Due to the current code emitter design, numerically heavy files will generate marginally larger executable due to the extra error checking that is used to prevent issues when using the C4.5 “?” value. The “?” value when in C4.5 indicates that a given value’s measurement is not available. As such, during any arithmetic comparison we must special case and check for that the numerical value is not in fact the “?” value, as the inadvertent treatment of this special “?” value as a float or double type breaks the logic as stated in the rules file. In fact, the rules files do not specifically state what to do when encountering unknown data values, and the proper behavior was only determined through trial and error during regression testing against training data with the consultr tool shipped with C4.5.

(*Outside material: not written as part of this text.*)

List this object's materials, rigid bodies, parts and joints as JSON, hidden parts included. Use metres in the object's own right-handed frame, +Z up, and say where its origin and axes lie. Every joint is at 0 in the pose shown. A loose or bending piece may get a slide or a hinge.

The relationship between training data set size (measured in lines), the length of the generated decision tree (measured in lines as generated in the pruned rules files created by C4.5, and the file size of the resultant binary capable of encapsulating the classification logic as a stand alone batch style program.
It should further be noted that all source code examples generated during our exhaustive testing of available data have yielded C4.5 rule sets which are in a degenerate type of conjunctive normal form (those boolean statements which are composed of clauses which have been exclusively logically AND’ed together). Strictly speaking, CNF allows clauses to be Boolean literals or disjunctive clauses, but in practice we have only seen the conjunction of Boolean literals. This is highly advantageous as the c embodiment implementing this logic allows for fast short circuit evaluation of statements of this type.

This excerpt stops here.